Zupełnie innego zdania był obrońca Raczyńskiego, Piotr Latos. – Osoby publiczne muszą być przygotowane na ostrą krytykę – zaznaczył. – Mój klient nie wypiera się, że to powiedział, jednak nie miał na myśli szeregowych pracowników Starostwa Powiatowego, a zarząd składający się z pięciu osób. Czy może być tak, że na linii starostwo – gmina nie będzie żadnych spięć? – pytał obrońca. – Nie, ale powinno być przyzwoicie. Powiaty mogłyby się podzielić kompetencjami, ale nie chcą bo się boją, że zostaną zlikwidowane. W zarządzie powiatu jest pięć osób, prezydent Robert Raczyński sam zarządza miastem, troszczy się o jego rozwój i wygodę mieszkańców.

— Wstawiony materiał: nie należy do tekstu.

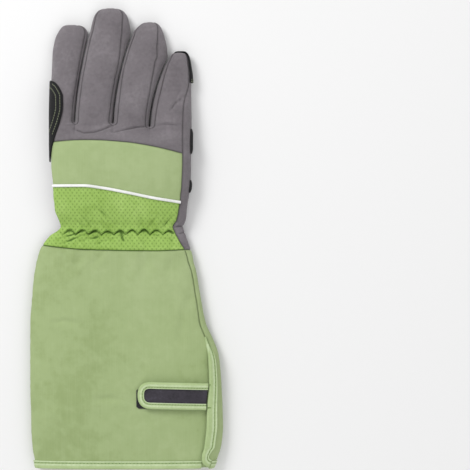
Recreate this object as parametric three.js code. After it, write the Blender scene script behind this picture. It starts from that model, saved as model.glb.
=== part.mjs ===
// Right-hand rose pruning gauntlet, lying palm down with its thumb tucked under the palm.
// Millimetres. +Y runs to the finger tips, -X is the thumb side, +Z is the back of the hand, Z = 0 the floor.
import * as THREE from 'three';

const { lerp, clamp, smoothstep } = THREE.MathUtils;

// Driving dimensions
const FINGER_LENGTH = 94.2; // crotch line to the tip of the middle finger
const HAND_LENGTH = 58.8; // piping to the crotch line
const WRIST_LENGTH = 46.5; // cuff seam to the piping
const CUFF_LENGTH = 180.5; // hem to the cuff seam
const HAND_WIDTH = 116;
const WRIST_WIDTH = 102;
const CUFF_WIDTH = 159.6;
const HAND_DEPTH = 27;
const WRIST_DEPTH = 16;
const CUFF_DEPTH = 17;
const FINGER_DEPTH = 13;
const THUMB_LENGTH = 56;
const THUMB_WIDTH = 29;
const THUMB_DEPTH = 9;
const THUMB_TURN = THREE.MathUtils.degToRad(40); // from +Y towards the little finger
const FABRIC_WALL = 1.2;
const CUFF_WALL = 1.3;
const PATCH_WALL = 1.0;
const TAPE_WALL = 0.6;
const SEAM_INSET = 2.5; // typical distance of a finger's seam from its side
const CROTCH_DEPTH = 3; // depth of the little U of cloth below each crotch
const TIP_ZONE = 45; // length of finger over which the tip rounds off in plan
const BINDING_WIDTH = 5.6;
const PIPING_WIDTH = 2.4;
const PIPING_HEIGHT = 1.7;
const SLIT_LENGTH = 108.6;
const SLIT_CORNER = 7; // radius of the slit's rounded corner at the hem
const UNDERLAP = 7; // how far the back of the cuff runs on under the bound edge
const STRAP_LENGTH = 57;
const STRAP_WIDTH = 22.4;
const STRAP_WALL = 1.4;
const STRAP_BINDING_WIDTH = 4.4;
const STRAP_FROM_HEM = 60.6;
const STRAP_SLOPE = 0.03; // fall of the strap towards its root
const HOOK_LENGTH = 24;
const HOOK_WIDTH = 16.5;
const HOOK_WALL = 0.8;
const SADDLE_LENGTH = 67;
const SADDLE_WIDTH = 11.3;
const FOLD_DEPTH = 1.6;
const GATHER_PITCH = 10.4;
const GATHER_DEPTH = 1.1;

// Clearances
const SEAM_GAP = 0.3;
const FABRIC_GAP = 0.8 * SEAM_GAP; // for the two largest panels of the hand
const VALLEY_GAP = 0.8; // between neighbouring fingers
const PATCH_GAP = 0.35;
const TAPE_GAP = 0.5;

// Shapes of the sections
const SIDE_LEVEL = 0.42; // height of a section's widest line, as a share of its depth
const BODY_ROUND = { power: 2.8, exponent: 0.45 };
const FINGER_ROUND = { power: 2.4, exponent: 0.5 };
const UNDER_ROUND = { power: 3.2, exponent: 0.5 };
const FLATTEN = 0.8; // how far a resting underside is pressed flat
const NOSE = 0.7; // share of the tip zone's root over which a finger tip closes in height
const FADE = 14; // length over which a crotch's dimple runs out on the back
const CROTCH_SINK = [1, 0.6, 0.35, 0.6, 1]; // depth of the U below a crotch, down the finger's side
const ROOT_SINK = 0.5; // share of a finger over which its underside comes down to the floor
const ROOT_RISE = 0.7; // share of a finger over which its back comes down to the finger's own depth
const WRAP_EASE = 0.6; // exponent by which the bound edge's lift turns upright
const WRAP_LIMIT = 0.6; // largest share of the wrapped cloth under the tape
const WRAP_PUSH = 0.7; // share of the half width from which the front makes room for the lift
const STRAP_ROUND = 2.4; // exponent of the strap's round end
const SHARPEST = 0.2; // floor of the squared cosine of half a corner's turn, where a panel's edge is drawn in
const THUMB_ROUND = { across: 0.8, rise: 0.7 }; // exponents of the thumb's oval section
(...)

Obie strony jasno stwierdzały, że krytyka władzy jest dopuszczalna, inaczej jednak interpretują słowa Roberta Raczyńskiego. Piotr Latos wniósł o uniewinnienie, podobnie jak sam Robert Raczyński. Strona skarżąca wniosła o skazanie prezydenta za wypowiedziane słowa.
- Tak naprawdę napotykamy na coraz większe bariery i przeszkody ze strony starostwa – powiedział nam Robert Raczyński. – Nie chciałbym ważyć jaki wyrok zapadnie, ale bez względu na to, nie wydaje mi się, aby cos miało się zmienić. Wprowadzenie rozwiązań między organami na sali sądowej nigdy dobrze się nie skończyło. Utworzenie powiatów to chora sytuacja w naszym kraju. Przez to mamy dwa urzędy w jednym mieście, które zajmują się obsługa tego samego obywatela.
Prezydent przyznał przed dzisiejszą rozprawą, że słowo „nieroby” w tamtej sytuacji było słowem jak najbardziej właściwym. – To nic nadzwyczajnego, „nieroby” po prostu określa mój stosunek do kogoś i jego pracy. To było właściwe określenie.
Odczytanie wyroku zaplanowano na 15 marca.